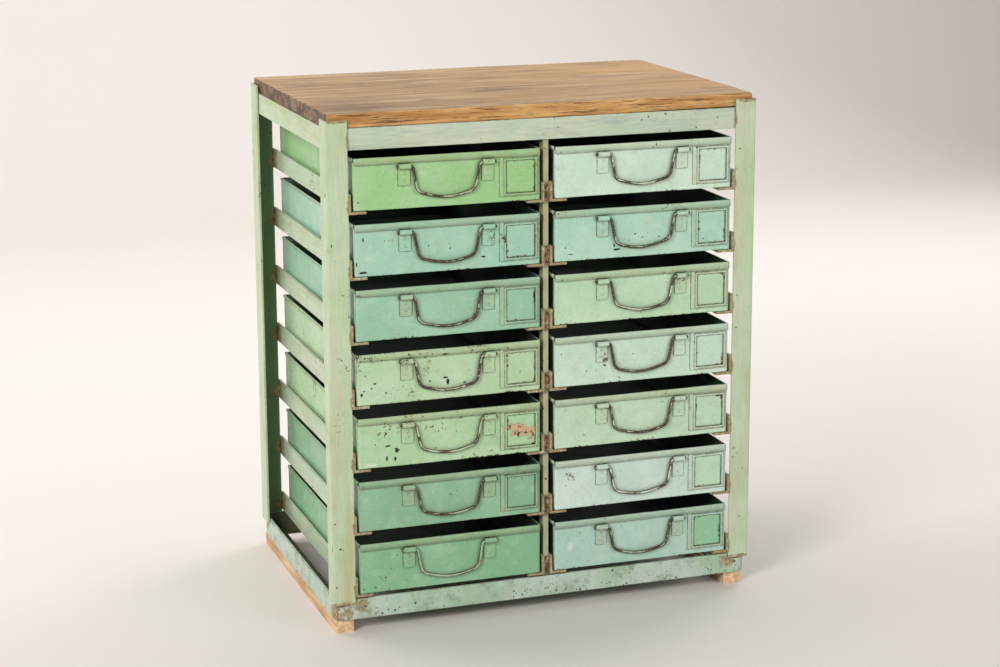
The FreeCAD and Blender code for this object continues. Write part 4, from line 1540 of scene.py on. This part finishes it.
@dataclass
class Studio:
    """Floor, lights and camera."""

    lens: float = 81.966
    place: tuple[float, float, float] = (-1.3669, -3.9390, 1.4685)
    turn: float = 19.192
    tilt: float = 12.417
    roll: float = -0.247
    raise_view: float = -0.05
    room_light: float = 0.26

    def build(self) -> None:
        """Sets up the floor, the light and the camera."""
        self.build_floor()
        self.build_lights()
        self.build_camera()

    def build_floor(self) -> None:
        """Lays a plain pale floor that rises behind the object."""
        mesh = bmesh.new()
        line = rounded_line([(-7.0, 0.0), (5.0, 0.0), (5.0, 6.0)], 1.5, turns=12, step=2.0)
        add_strip(mesh, line, spaced(-9.0, 9.0, 2.0), Lay.ALONG_X)
        data = bpy.data.meshes.new("studio_floor")
        mesh.to_mesh(data)
        mesh.free()
        data.shade_smooth()
        data.materials.append(StudioPaper().build())
        floor = bpy.data.objects.new("studio_floor", data)
        bpy.context.scene.collection.objects.link(floor)
        floor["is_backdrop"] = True

    def build_lights(self) -> None:
        """Hangs large soft lights all round, strongest at the front left, in an evenly lit room."""
        world = bpy.data.worlds.new("studio_light")
        world.use_nodes = True
        sky = world.node_tree.nodes["Background"]
        sky.inputs["Color"].default_value = linear("#fbf8f5")
        sky.inputs["Strength"].default_value = self.room_light
        scene = bpy.context.scene
        scene.world = world
        # Plain display curve, so that a paint shows as the colour it was given.
        scene.view_settings.view_transform = "Standard"
        middle, wall = Vector((0, 0, 0.45)), Vector((0, 5, 1.4))
        lamps = (
            ("key", (-3.3, -3.0, 2.7), middle, 1.7, 141.0), ("fill", (2.3, -3.6, 1.9), middle, 2.2, 49.0),
            ("rear_left", (-3.0, 2.6, 2.4), middle, 2.0, 45.0),
            ("rear_right", (3.2, 2.2, 2.4), middle, 2.0, 52.0),
            ("wall_wash", (0, 1.2, 4.2), wall, 4.0, 150.0),
        )
        for name, place, aim, size, power in lamps:
            light = bpy.data.lights.new(f"{name}_light", "AREA")
            light.size = size
            light.energy = power
            lamp = bpy.data.objects.new(f"{name}_light", light)
            lamp.location = place
            lamp.rotation_euler = (aim - lamp.location).to_track_quat("-Z", "Y").to_euler()
            scene.collection.objects.link(lamp)

    def build_camera(self) -> None:
        """Places the camera at the left of the front, a little above the top."""
        view = bpy.data.cameras.new("camera")
        view.lens = self.lens
        view.shift_y = self.raise_view
        camera = bpy.data.objects.new("camera", view)
        aim = (Matrix.Rotation(math.radians(-self.turn), 4, "Z")
               @ Matrix.Rotation(math.radians(90 - self.tilt), 4, "X")
               @ Matrix.Rotation(math.radians(self.roll), 4, "Z"))
        camera.matrix_world = Matrix.Translation(Vector(self.place)) @ aim
        bpy.context.scene.collection.objects.link(camera)
        bpy.context.scene.camera = camera


def write_sizes() -> None:
    """Works out the box of the solids and the box of the finished model; the result is not kept."""
    boxes = {"cad": CAD_BOX, "visual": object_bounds()}
    {name: [list(low), list(high)] for name, (low, high) in boxes.items()}


def main() -> None:
    """Builds the studio and the rack in order."""
    logging.basicConfig(level=logging.INFO, format="%(message)s")
    Studio().build()
    SteelFrame().build()
    Timber().build()
    inside = DarkPrimerAndShade().build()
    for column in COLUMNS:
        for row in ROWS:
            Tray(column, row, TRAY_LOOKS[column, row], inside).build()
    write_sizes()


if __name__ == "__main__":
    main()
━━━━━━━━━━━━━━━━━━━━
- PROBLEM DESCRIPTION -
Please output the complete data exactly.

- CORRECT RESULT -
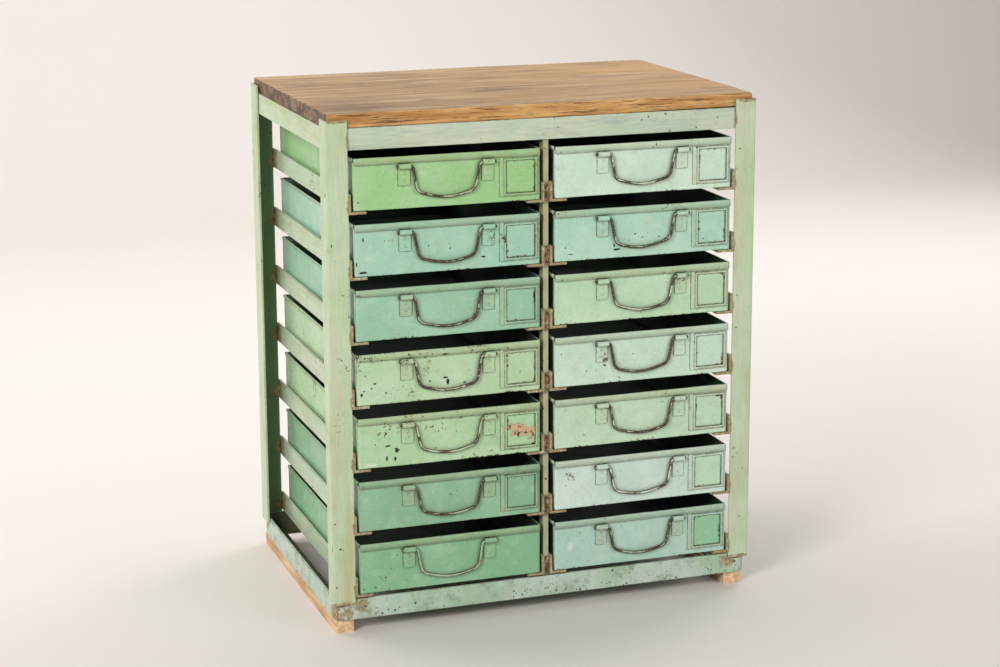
The FreeCAD and Blender code for this object continues. Write part 4, from line 1540 of scene.py on. This part finishes it.
@dataclass
class Studio:
    """Floor, lights and camera."""

    lens: float = 81.966
    place: tuple[float, float, float] = (-1.3669, -3.9390, 1.4685)
    turn: float = 19.192
    tilt: float = 12.417
    roll: float = -0.247
    raise_view: float = -0.05
    room_light: float = 0.26

    def build(self) -> None:
        """Sets up the floor, the light and the camera."""
        self.build_floor()
        self.build_lights()
        self.build_camera()

    def build_floor(self) -> None:
        """Lays a plain pale floor that rises behind the object."""
        mesh = bmesh.new()
        line = rounded_line([(-7.0, 0.0), (5.0, 0.0), (5.0, 6.0)], 1.5, turns=12, step=2.0)
        add_strip(mesh, line, spaced(-9.0, 9.0, 2.0), Lay.ALONG_X)
        data = bpy.data.meshes.new("studio_floor")
        mesh.to_mesh(data)
        mesh.free()
        data.shade_smooth()
        data.materials.append(StudioPaper().build())
        floor = bpy.data.objects.new("studio_floor", data)
        bpy.context.scene.collection.objects.link(floor)
        floor["is_backdrop"] = True

    def build_lights(self) -> None:
        """Hangs large soft lights all round, strongest at the front left, in an evenly lit room."""
        world = bpy.data.worlds.new("studio_light")
        world.use_nodes = True
        sky = world.node_tree.nodes["Background"]
        sky.inputs["Color"].default_value = linear("#fbf8f5")
        sky.inputs["Strength"].default_value = self.room_light
        scene = bpy.context.scene
        scene.world = world
        # Plain display curve, so that a paint shows as the colour it was given.
        scene.view_settings.view_transform = "Standard"
        middle, wall = Vector((0, 0, 0.45)), Vector((0, 5, 1.4))
        lamps = (
            ("key", (-3.3, -3.0, 2.7), middle, 1.7, 141.0), ("fill", (2.3, -3.6, 1.9), middle, 2.2, 49.0),
            ("rear_left", (-3.0, 2.6, 2.4), middle, 2.0, 45.0),
            ("rear_right", (3.2, 2.2, 2.4), middle, 2.0, 52.0),
            ("wall_wash", (0, 1.2, 4.2), wall, 4.0, 150.0),
        )
        for name, place, aim, size, power in lamps:
            light = bpy.data.lights.new(f"{name}_light", "AREA")
            light.size = size
            light.energy = power
            lamp = bpy.data.objects.new(f"{name}_light", light)
            lamp.location = place
            lamp.rotation_euler = (aim - lamp.location).to_track_quat("-Z", "Y").to_euler()
            scene.collection.objects.link(lamp)

    def build_camera(self) -> None:
        """Places the camera at the left of the front, a little above the top."""
        view = bpy.data.cameras.new("camera")
        view.lens = self.lens
        view.shift_y = self.raise_view
        camera = bpy.data.objects.new("camera", view)
        aim = (Matrix.Rotation(math.radians(-self.turn), 4, "Z")
               @ Matrix.Rotation(math.radians(90 - self.tilt), 4, "X")
               @ Matrix.Rotation(math.radians(self.roll), 4, "Z"))
        camera.matrix_world = Matrix.Translation(Vector(self.place)) @ aim
        bpy.context.scene.collection.objects.link(camera)
        bpy.context.scene.camera = camera


def write_sizes() -> None:
    """Works out the box of the solids and the box of the finished model; the result is not kept."""
    boxes = {"cad": CAD_BOX, "visual": object_bounds()}
    {name: [list(low), list(high)] for name, (low, high) in boxes.items()}


def main() -> None:
    """Builds the studio and the rack in order."""
    logging.basicConfig(level=logging.INFO, format="%(message)s")
    Studio().build()
    SteelFrame().build()
    Timber().build()
    inside = DarkPrimerAndShade().build()
    for column in COLUMNS:
        for row in ROWS:
            Tray(column, row, TRAY_LOOKS[column, row], inside).build()
    write_sizes()


if __name__ == "__main__":
    main()